Though the cable also lands in Port Hedland, Nextgen had only proposed a project to then run a terrestrial fibre link from there down to Geraldton, where it could interconnect with existing fibre into Perth or other capitals.
Horth said Vocus will “explore” a terrestrial link from Port Hedland to Geraldton to complete the north-west fibre loop, but said it would “come down to us getting appropriate customer commitments”.
“We are dealing with some of the resource companies up in the Pilbara to see whether there’s an appetite for that project,” he said.
“If we can get the customer funding we’ll build it and it would complete the loop.”
Becoming a bigger PoI player
The Nextgen deal also provides Vocus a way to inexpensively connect to NBN’s network of regional points of interconnect (PoIs).
Vocus’ current on-net coverage is 68 NBN PoIs, courtesy of its metro fibre assets.
“Vocus has a pretty significant metropolitan fibre footprint in all the mainland capital cities, which gets you to most of the metro PoIs,” Horth said.
This contrasts with Nextgen, whose network connects mostly regional centres and therefore passes closeby NBN’s regional PoIs.
Vocus said in financial filings that for an estimated $11.5 million, it would be able to deploy fibre runs from the Nextgen network to these regional PoIs, boosting its on-net PoI connectivity to 112 of a total 121.
“The great surprise in this [deal] is that with a reasonably modest level of capital [we can] run fibre to connect into 112 PoIs,” Horth said.
“It’s a pretty significant strategic outcome for the business.”
Vocus said connecting to the remaining nine PoIs would be economically unviable.
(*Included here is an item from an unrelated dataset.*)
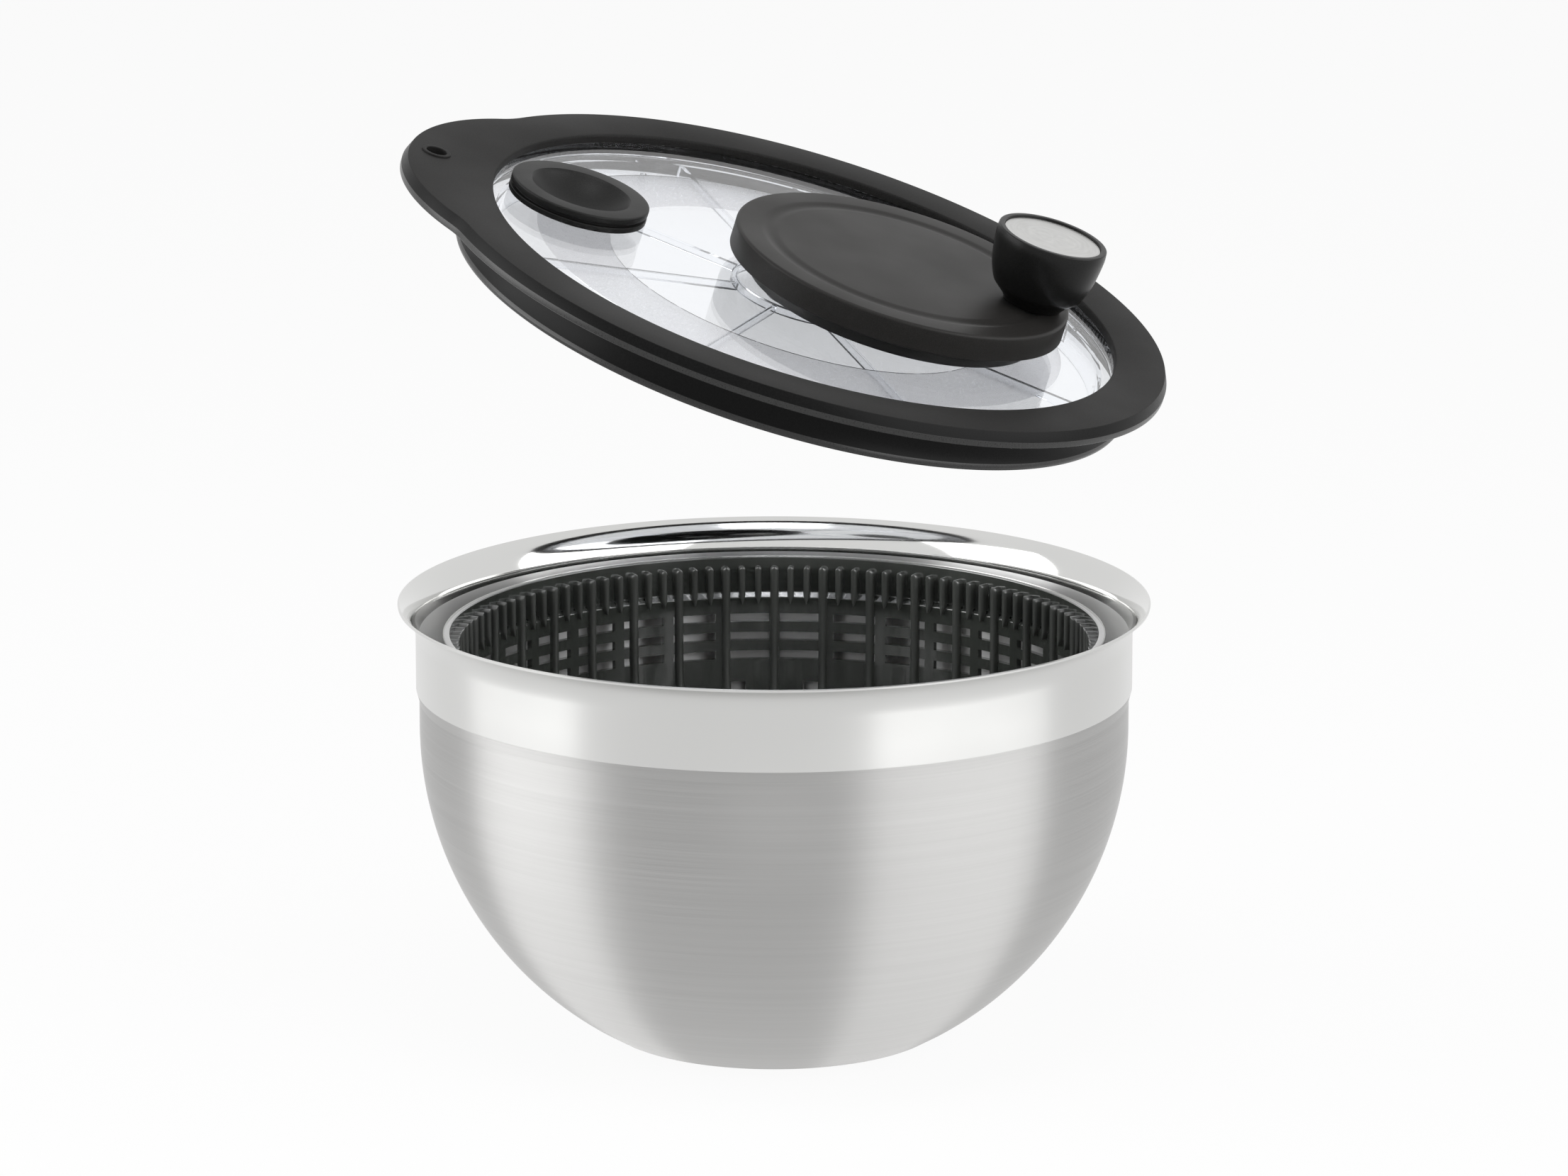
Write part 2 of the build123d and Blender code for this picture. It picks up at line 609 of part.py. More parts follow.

In any event, Vocus has some off-net connectivity to all 121 PoIs using Telstra capacity under a deal brokered by M2 to power its NBN Connect product. Vocus and M2 merged earlier this year.
“We’ll still be utilising that capacity [from Telstra],” Horth said.
“The fibre for the 112 PoIs [that Vocus will connect to directly] will be used to cater for expected growth in capacity and to service our wholesale and our corporate business.
“For a fixed price, [we’ll have] almost unlimited capacity with those 112 PoIs and that’s complementary to the deal we did with Telstra.
“It just gives us our own fibre for the excess capacity beyond the capacity we’re committed to with Telstra.”